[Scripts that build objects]
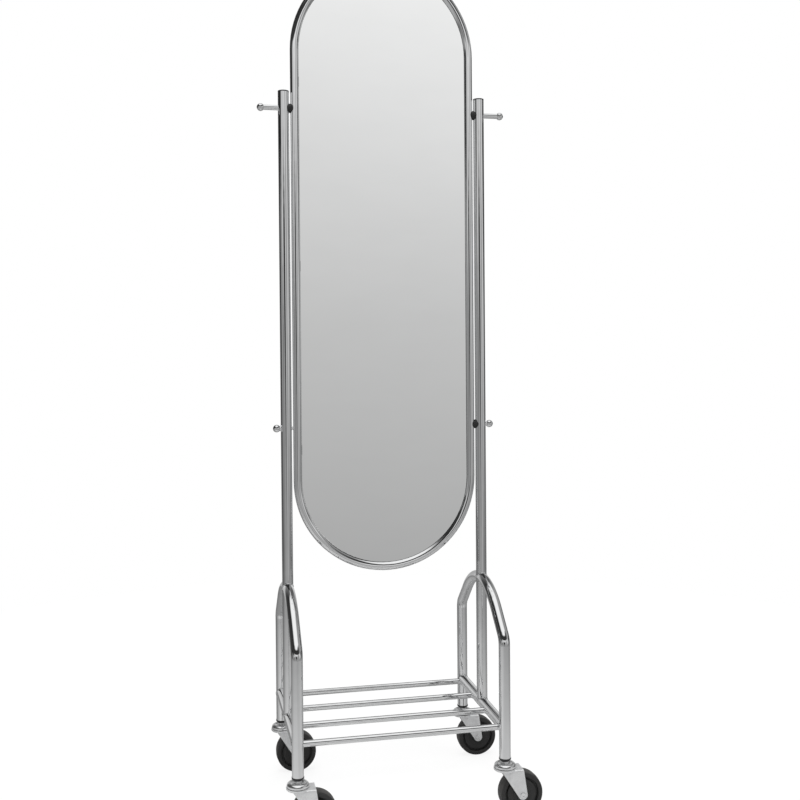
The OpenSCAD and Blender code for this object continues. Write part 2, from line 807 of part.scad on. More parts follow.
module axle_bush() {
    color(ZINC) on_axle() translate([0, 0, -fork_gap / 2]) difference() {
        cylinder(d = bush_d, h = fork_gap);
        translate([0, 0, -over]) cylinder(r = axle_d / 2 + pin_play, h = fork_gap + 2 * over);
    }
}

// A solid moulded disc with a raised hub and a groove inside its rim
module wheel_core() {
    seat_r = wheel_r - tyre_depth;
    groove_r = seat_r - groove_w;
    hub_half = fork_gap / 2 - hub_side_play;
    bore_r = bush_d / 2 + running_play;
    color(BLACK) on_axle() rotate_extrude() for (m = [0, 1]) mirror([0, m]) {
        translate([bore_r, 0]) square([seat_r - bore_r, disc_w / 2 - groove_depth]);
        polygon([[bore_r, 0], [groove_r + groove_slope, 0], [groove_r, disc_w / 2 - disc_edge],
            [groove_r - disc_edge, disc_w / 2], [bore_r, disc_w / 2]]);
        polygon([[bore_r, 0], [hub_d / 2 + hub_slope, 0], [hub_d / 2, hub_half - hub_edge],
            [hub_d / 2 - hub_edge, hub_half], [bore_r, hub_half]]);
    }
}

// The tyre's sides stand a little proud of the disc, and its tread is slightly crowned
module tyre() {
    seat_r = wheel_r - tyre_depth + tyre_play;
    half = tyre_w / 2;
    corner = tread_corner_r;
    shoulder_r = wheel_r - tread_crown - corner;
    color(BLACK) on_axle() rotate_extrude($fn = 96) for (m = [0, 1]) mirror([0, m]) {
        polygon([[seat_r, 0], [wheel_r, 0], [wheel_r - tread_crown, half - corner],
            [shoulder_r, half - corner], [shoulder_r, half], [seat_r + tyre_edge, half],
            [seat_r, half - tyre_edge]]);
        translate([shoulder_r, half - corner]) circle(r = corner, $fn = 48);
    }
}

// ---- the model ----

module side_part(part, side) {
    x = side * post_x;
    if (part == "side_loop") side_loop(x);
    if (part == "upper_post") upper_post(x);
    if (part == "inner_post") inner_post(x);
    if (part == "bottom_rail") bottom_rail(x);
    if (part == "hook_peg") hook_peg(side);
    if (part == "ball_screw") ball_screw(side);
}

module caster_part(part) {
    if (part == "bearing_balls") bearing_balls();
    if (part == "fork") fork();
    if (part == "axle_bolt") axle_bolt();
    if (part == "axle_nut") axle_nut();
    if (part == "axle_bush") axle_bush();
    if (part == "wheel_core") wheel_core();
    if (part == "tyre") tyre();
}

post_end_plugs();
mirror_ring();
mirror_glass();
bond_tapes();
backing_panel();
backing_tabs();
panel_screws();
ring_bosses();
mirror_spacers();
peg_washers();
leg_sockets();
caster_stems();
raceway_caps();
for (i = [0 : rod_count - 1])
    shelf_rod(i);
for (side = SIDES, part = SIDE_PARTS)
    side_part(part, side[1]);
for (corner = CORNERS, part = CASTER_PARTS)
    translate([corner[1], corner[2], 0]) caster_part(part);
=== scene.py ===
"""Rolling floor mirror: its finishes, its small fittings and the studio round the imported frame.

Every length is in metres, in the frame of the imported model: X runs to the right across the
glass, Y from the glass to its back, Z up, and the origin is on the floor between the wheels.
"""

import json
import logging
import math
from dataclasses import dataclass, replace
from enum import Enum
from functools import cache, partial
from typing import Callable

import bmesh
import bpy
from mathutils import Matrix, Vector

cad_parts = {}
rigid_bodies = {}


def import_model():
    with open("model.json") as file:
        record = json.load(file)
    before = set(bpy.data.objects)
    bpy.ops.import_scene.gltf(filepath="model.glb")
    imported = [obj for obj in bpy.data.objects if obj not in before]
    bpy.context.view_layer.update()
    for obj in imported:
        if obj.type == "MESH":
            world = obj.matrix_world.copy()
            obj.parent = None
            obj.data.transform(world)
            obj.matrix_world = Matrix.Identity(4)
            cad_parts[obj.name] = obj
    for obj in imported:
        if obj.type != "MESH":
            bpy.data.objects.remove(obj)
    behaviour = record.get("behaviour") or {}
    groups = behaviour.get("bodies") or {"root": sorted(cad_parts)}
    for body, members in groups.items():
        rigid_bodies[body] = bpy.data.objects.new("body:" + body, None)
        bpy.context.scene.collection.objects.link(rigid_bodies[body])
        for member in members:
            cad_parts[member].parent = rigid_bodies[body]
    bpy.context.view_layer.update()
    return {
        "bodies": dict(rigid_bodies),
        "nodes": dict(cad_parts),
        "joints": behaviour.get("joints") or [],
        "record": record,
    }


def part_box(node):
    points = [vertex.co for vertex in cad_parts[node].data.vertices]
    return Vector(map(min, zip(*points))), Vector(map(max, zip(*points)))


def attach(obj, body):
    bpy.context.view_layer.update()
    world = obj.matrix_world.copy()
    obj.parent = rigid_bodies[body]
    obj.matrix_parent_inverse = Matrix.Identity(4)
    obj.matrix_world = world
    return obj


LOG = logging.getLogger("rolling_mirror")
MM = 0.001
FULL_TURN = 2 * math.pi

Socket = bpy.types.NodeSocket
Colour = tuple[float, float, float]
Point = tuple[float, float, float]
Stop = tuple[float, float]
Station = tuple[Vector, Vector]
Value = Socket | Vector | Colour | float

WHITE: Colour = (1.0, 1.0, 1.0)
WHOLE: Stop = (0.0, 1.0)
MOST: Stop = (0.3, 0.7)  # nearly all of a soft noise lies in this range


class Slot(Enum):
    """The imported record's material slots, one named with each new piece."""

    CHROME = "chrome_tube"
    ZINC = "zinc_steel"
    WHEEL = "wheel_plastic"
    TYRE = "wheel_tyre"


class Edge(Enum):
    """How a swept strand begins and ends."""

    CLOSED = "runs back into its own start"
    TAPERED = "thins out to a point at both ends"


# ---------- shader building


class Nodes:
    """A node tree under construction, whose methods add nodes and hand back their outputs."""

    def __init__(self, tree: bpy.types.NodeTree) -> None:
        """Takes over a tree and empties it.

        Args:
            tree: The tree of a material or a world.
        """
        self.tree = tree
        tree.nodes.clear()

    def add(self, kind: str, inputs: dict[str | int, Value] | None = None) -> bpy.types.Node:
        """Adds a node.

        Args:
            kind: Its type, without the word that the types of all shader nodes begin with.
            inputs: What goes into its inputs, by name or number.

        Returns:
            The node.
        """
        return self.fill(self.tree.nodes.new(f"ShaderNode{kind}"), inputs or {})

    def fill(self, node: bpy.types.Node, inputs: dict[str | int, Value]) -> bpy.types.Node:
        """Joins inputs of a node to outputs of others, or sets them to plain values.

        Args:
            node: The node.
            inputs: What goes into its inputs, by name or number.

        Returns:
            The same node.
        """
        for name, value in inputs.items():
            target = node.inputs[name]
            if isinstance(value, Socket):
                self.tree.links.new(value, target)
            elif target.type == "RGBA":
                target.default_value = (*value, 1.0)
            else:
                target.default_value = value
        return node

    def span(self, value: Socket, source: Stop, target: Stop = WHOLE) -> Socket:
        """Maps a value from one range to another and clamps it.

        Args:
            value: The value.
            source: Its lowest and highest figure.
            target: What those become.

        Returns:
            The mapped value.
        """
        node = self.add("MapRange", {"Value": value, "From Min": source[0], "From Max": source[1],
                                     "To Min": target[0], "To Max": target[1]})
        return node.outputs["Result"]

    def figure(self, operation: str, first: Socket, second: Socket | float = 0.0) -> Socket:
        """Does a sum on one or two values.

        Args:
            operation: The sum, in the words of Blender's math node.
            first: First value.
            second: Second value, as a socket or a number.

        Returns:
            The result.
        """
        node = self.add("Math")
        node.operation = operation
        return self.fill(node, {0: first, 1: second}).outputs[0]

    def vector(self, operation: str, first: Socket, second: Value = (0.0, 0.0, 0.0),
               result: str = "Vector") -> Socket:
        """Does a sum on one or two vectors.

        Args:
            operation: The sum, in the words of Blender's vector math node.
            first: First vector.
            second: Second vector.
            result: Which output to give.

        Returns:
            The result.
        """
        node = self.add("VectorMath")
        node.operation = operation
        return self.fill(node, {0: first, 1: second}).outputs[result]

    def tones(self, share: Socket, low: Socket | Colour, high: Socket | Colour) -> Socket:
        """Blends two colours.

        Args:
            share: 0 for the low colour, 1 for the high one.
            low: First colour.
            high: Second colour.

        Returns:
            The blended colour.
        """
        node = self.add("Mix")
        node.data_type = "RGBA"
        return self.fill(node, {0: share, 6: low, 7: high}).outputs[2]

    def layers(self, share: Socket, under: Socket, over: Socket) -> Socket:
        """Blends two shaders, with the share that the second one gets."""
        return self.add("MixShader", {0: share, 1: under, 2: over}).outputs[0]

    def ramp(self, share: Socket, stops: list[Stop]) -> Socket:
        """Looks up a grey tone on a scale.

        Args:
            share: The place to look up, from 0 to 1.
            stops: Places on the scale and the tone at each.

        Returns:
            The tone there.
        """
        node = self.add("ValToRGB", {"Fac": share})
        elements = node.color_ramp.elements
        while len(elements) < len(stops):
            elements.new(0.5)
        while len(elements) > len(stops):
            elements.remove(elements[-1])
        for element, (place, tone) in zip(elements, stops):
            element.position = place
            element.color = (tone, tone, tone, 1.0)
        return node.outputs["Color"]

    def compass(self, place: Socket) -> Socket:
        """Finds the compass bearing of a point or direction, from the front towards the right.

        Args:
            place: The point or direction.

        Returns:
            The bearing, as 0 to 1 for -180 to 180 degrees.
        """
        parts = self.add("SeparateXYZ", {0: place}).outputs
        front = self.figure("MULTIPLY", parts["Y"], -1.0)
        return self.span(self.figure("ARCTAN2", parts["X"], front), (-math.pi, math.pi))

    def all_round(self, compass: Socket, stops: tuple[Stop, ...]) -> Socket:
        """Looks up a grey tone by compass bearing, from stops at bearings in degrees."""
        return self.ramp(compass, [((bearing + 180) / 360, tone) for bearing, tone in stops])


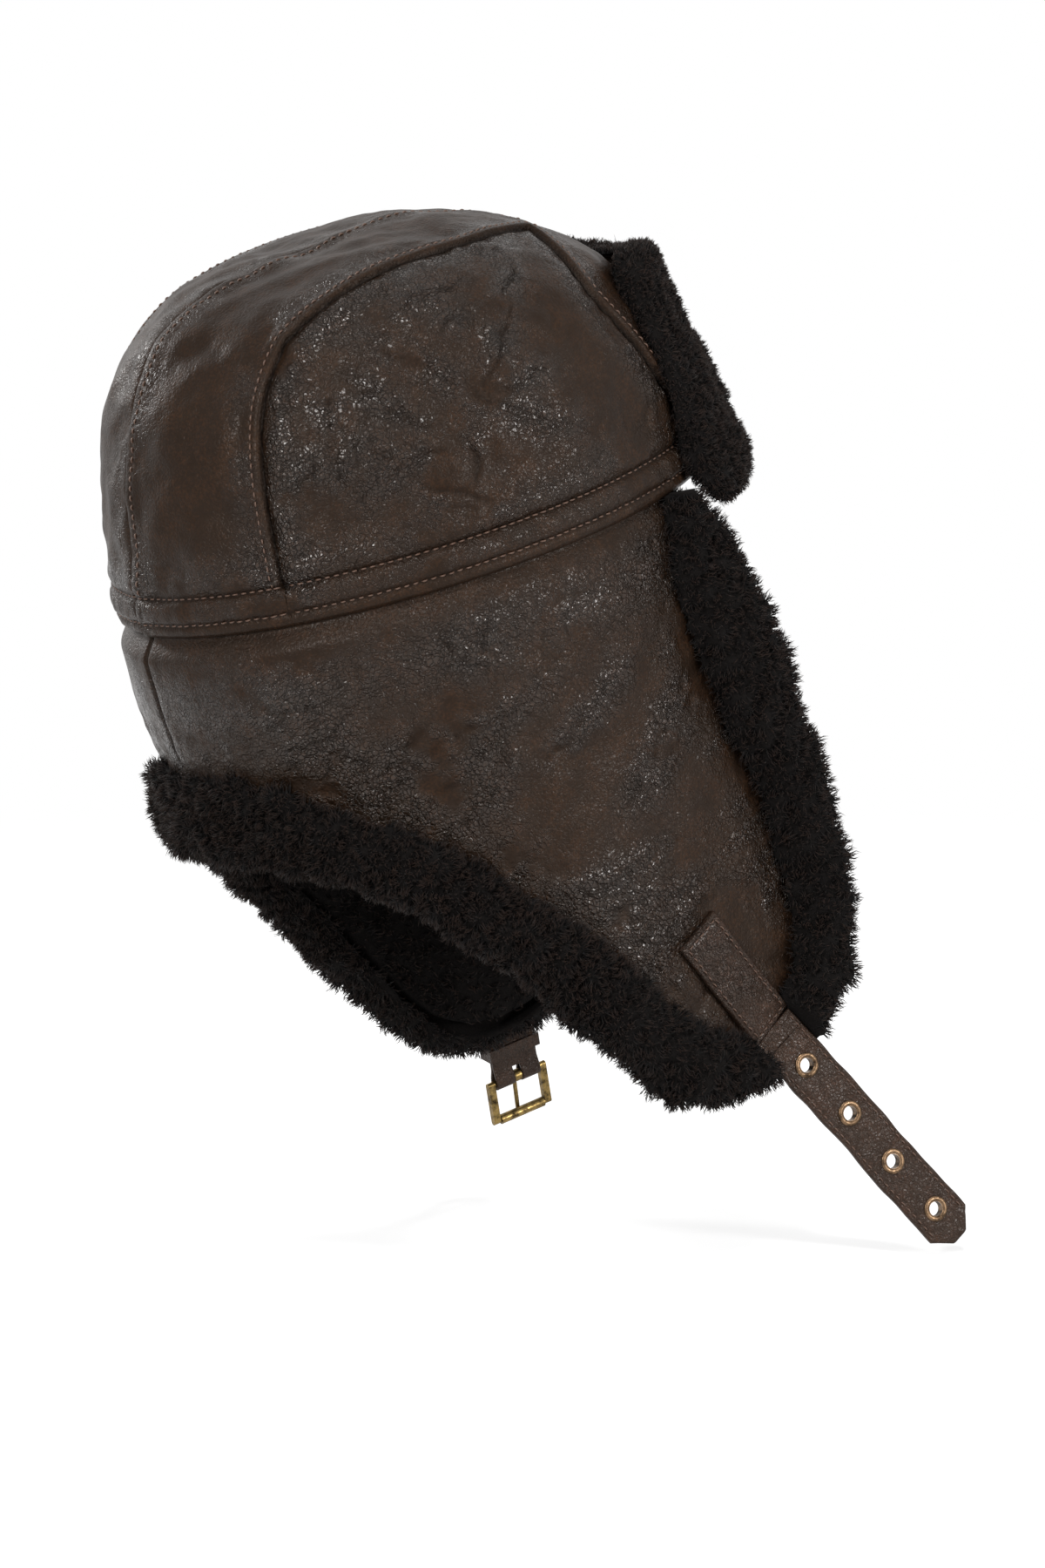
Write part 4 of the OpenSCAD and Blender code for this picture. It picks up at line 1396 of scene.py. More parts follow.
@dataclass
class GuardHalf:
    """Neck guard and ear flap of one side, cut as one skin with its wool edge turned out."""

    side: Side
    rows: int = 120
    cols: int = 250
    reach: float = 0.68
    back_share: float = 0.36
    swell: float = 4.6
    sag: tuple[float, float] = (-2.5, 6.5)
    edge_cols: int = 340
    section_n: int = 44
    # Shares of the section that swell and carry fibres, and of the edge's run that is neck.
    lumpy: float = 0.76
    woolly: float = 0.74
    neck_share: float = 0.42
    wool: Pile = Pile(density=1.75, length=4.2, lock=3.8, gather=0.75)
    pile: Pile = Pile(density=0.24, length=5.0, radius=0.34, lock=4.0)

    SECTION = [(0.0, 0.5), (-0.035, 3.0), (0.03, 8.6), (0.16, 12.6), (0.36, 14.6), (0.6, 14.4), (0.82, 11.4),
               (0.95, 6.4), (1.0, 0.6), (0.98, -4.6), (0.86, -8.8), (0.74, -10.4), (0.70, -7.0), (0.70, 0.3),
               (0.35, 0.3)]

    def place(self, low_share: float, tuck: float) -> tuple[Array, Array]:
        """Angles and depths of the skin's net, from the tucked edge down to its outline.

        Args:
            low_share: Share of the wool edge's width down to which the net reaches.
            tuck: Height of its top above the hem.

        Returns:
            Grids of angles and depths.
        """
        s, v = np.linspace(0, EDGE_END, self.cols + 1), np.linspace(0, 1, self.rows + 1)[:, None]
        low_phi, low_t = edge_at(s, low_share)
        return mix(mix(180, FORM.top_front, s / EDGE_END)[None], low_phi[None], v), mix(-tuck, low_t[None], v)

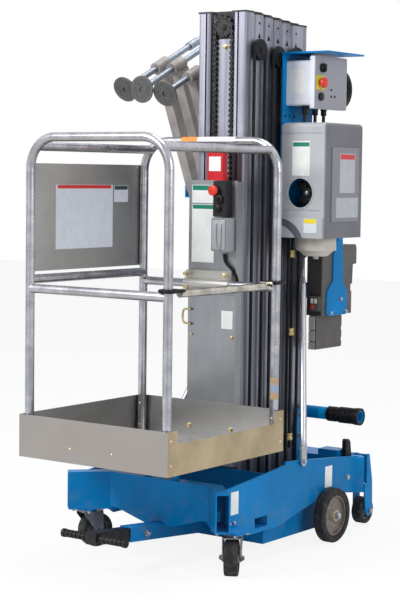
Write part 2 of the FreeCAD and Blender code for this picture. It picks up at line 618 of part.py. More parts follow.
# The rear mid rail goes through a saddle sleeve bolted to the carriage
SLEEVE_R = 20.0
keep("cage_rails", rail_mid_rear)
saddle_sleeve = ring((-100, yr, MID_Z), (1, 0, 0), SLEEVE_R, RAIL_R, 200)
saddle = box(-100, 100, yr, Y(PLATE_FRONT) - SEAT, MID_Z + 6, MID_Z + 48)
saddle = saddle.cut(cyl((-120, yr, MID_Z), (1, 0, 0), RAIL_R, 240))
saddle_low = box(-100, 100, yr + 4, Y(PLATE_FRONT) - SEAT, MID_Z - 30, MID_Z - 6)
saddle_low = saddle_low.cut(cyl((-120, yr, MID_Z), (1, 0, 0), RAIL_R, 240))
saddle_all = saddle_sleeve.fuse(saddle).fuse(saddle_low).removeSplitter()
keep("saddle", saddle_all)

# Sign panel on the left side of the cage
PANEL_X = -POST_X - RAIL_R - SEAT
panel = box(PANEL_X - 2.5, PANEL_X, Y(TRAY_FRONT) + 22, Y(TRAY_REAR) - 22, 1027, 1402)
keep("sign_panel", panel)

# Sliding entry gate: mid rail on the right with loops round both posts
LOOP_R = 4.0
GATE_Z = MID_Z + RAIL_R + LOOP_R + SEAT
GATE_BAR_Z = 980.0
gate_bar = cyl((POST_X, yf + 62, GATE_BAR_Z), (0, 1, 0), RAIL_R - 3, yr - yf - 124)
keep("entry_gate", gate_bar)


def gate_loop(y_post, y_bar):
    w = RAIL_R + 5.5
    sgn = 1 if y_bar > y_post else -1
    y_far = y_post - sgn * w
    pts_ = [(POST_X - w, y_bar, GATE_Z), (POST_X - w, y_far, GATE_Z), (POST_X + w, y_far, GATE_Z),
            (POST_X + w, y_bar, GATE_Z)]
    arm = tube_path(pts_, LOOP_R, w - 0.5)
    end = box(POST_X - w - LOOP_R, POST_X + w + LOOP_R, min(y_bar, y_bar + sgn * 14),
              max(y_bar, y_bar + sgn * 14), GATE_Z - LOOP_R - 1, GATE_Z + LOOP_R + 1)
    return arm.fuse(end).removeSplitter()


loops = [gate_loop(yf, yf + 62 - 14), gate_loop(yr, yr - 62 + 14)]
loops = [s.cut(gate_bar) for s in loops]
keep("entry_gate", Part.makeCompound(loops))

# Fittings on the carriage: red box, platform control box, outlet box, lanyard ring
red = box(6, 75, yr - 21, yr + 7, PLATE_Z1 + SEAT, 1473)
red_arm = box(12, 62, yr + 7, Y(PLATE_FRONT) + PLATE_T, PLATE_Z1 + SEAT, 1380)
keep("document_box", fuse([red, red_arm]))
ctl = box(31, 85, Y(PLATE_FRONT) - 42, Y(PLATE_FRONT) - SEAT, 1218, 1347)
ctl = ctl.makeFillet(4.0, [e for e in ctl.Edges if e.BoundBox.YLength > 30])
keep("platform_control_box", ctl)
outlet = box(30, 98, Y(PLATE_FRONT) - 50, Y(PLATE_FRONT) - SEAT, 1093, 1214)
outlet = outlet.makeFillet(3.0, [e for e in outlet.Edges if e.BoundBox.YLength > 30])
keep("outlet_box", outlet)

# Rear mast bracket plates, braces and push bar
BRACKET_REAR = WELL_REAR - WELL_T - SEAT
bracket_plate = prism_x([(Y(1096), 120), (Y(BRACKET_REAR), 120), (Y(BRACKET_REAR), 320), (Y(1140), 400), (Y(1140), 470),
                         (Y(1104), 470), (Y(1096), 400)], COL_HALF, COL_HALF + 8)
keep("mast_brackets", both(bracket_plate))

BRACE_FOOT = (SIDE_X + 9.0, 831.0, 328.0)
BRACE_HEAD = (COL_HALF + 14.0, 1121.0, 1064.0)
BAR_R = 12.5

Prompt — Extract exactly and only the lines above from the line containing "Write part 4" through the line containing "tuck: Height of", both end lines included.

Finished task —
Write part 4 of the OpenSCAD and Blender code for this picture. It picks up at line 1396 of scene.py. More parts follow.
@dataclass
class GuardHalf:
    """Neck guard and ear flap of one side, cut as one skin with its wool edge turned out."""

    side: Side
    rows: int = 120
    cols: int = 250
    reach: float = 0.68
    back_share: float = 0.36
    swell: float = 4.6
    sag: tuple[float, float] = (-2.5, 6.5)
    edge_cols: int = 340
    section_n: int = 44
    # Shares of the section that swell and carry fibres, and of the edge's run that is neck.
    lumpy: float = 0.76
    woolly: float = 0.74
    neck_share: float = 0.42
    wool: Pile = Pile(density=1.75, length=4.2, lock=3.8, gather=0.75)
    pile: Pile = Pile(density=0.24, length=5.0, radius=0.34, lock=4.0)

    SECTION = [(0.0, 0.5), (-0.035, 3.0), (0.03, 8.6), (0.16, 12.6), (0.36, 14.6), (0.6, 14.4), (0.82, 11.4),
               (0.95, 6.4), (1.0, 0.6), (0.98, -4.6), (0.86, -8.8), (0.74, -10.4), (0.70, -7.0), (0.70, 0.3),
               (0.35, 0.3)]

    def place(self, low_share: float, tuck: float) -> tuple[Array, Array]:
        """Angles and depths of the skin's net, from the tucked edge down to its outline.

        Args:
            low_share: Share of the wool edge's width down to which the net reaches.
            tuck: Height of its top above the hem.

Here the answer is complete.